To provide transparency on how PAC is delivering on its climate commitments, it has also become a signatory of the PRI (Principles for Responsible Investment), the UN-backed organisation promoting the integration of environmental, social and governance (ESG) factors in asset ownership decisions. PAC’s responsible investment activities will be assessed by PRI annually from 2023. M&G Investments, the asset management arm of M&G plc, became a signatory of UN PRI in 2013 and is currently rated A+ and A across the nine categories in which it is assessed."


The subject of ESG, of which stewardship and responsible investing is a part, is incredibly diverse and complex. It is further complicated by the sheer number of organisations operating in different areas with different aims and objectives.
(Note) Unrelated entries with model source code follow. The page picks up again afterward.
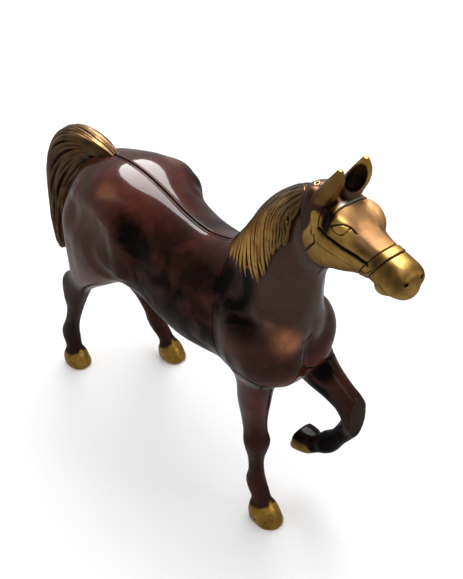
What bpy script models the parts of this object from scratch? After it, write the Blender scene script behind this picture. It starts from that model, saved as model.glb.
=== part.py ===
"""Striding horse statue, cast in brass and bronze as separate pieces and doweled together.

+X is forward, +Y is the horse's left and +Z is up. The three standing soles rest on Z = 0, and the
origin is below the middle of the overall box. A statue stands still, so nothing here moves.
"""

import math

import bmesh
import bpy
from mathutils import Matrix, Vector

# Driving dimensions, in metres.
WITHERS_HEIGHT = 0.200
WALL = 0.0038  # hollow body castings
MANE_THICKNESS = 0.0042
GAP = 0.0003  # between neighbouring castings
LEG_DOWEL = (0.0030, 0.016)  # radius, length
HEAD_DOWEL = (0.0040, 0.020)
TAIL_DOWEL = (0.0022, 0.016)
SEAM_DOWEL = (0.0020, 0.014)
SHOULDER_DOWEL = (0.0025, 0.016)
POLL_PIN = (0.0017, 0.008)

# The horse's tables are in two-hundredths of the withers height, measured from a point on the
# ground below the middle of the back. SHIFT brings the overall box over the origin.
UNIT = WITHERS_HEIGHT / 200
SHIFT = Vector((-11.583, 1.3, 0.0)) * UNIT

BODY_SIDES = 24
HEAD_SIDES = 20
LIMB_SIDES = 16
DOWEL_SIDES = 16

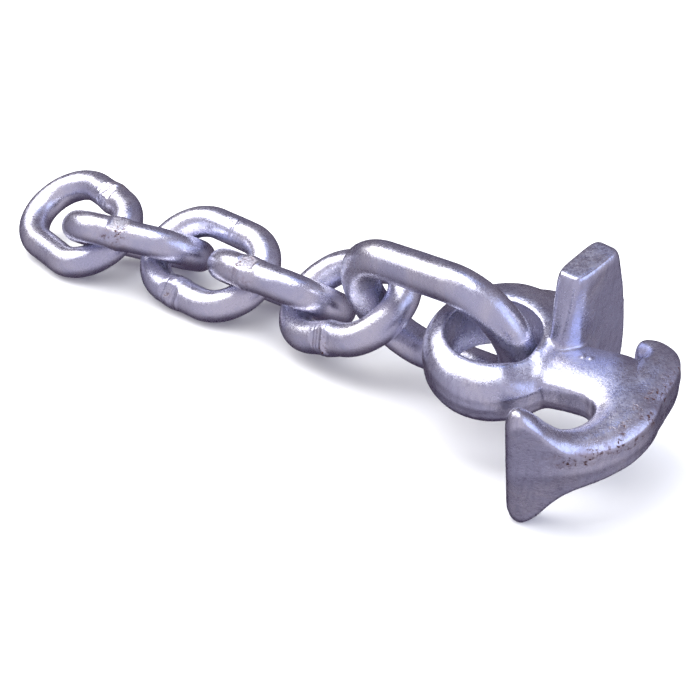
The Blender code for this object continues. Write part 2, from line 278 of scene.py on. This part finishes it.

It is also apparent, that despite all of this activity a vast amount of work is still needed. For example, an update on the United Nations Sustainable Development Goals provided sobering reading, suggesting the world’s collective effort is some way short of achieving many of the objectives by 2030.

However, I thought it would be helpful to try and take a step back from all of the ‘noise’ and just remind advisers that across the business there is a commitment to influence change. Engagement will be a key driver, with exclusion often the last resort, although areas like coal have been at the forefront of investors’ minds for some time. But, even with coal the lines can become blurred as large companies make significant investments in to renewable energy.  

When thinking of ESG, it is also important to make the distinction between ranges like PruFund Planet, where the overarching aim is to invest in companies that are aiming to create solutions to the worlds many challenges, to PruFunds, where engagement at large scale across a much wider universe of investee companies can create positive change across all industries. Both have an important role to play but for different reasons.

I hope this this article provides some useful insight in to the work that goes on behind the scenes when building and embedding good stewardship and responsible investing across multi asset portfolios.